Evidence%20suggests%20reporter%20killed%20in%20Kenya%20was%20targeted,%20says%20Pakistan




Pakistan’s interior minister has said evidence suggests a prominent Pakistani journalist was the victim of a targeted killing in Kenya, rather than an accidental shooting, though he said he still needed more information on the incident.

The Kenyan police spokesperson Bruno Shioso declined to respond to Rana Sanaullah’s comments on Tuesday regarding the death of the TV journalist Arshad Sharif, who was shot dead on the evening of 23 October on the outskirts of the Kenyan capital, Nairobi.

A police report a day after the shooting said police officers hunting car thieves opened fire on the vehicle that Sharif was travelling in as it drove through their roadblock without stopping.

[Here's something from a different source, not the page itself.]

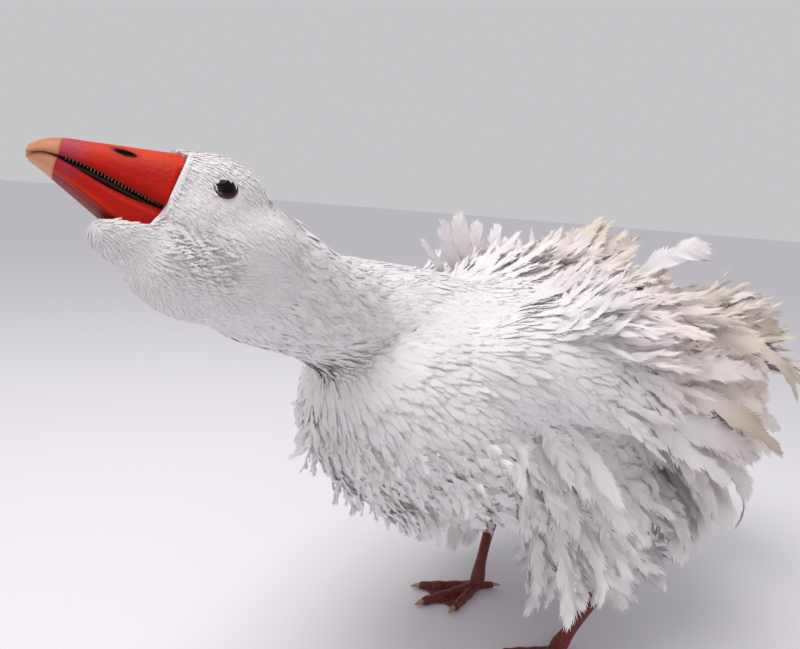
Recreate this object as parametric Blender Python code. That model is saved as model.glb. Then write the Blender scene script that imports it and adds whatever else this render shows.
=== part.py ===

Shioso said the case was being investigated by the police watchdog, the Independent Policing Oversight Authority (IPOA). A spokesperson at the IPOA did not immediately respond to calls and a message seeking comment.

Sanaullah told journalists on Tuesday: “Arshad Sharif’s death is not a case of mistaken identity – I can say, and, on the evidence we have so far, this prima facie is a target killing.

“We still need to obtain more [evidence] to confirm all this … and we have asked the Kenyan government for more data.”

Pakistan’s government formed an investigation team to look into the killing, which has caused uproar in the country.

Sanaullah said the team had returned from Kenya, but Kenyan police had not yet given Pakistani investigators all of Sharif’s recovered belongings.

“We will now ask the foreign office to contact the Kenyan government, and the prime minister will also speak to the Kenyan president,” the interior minister said.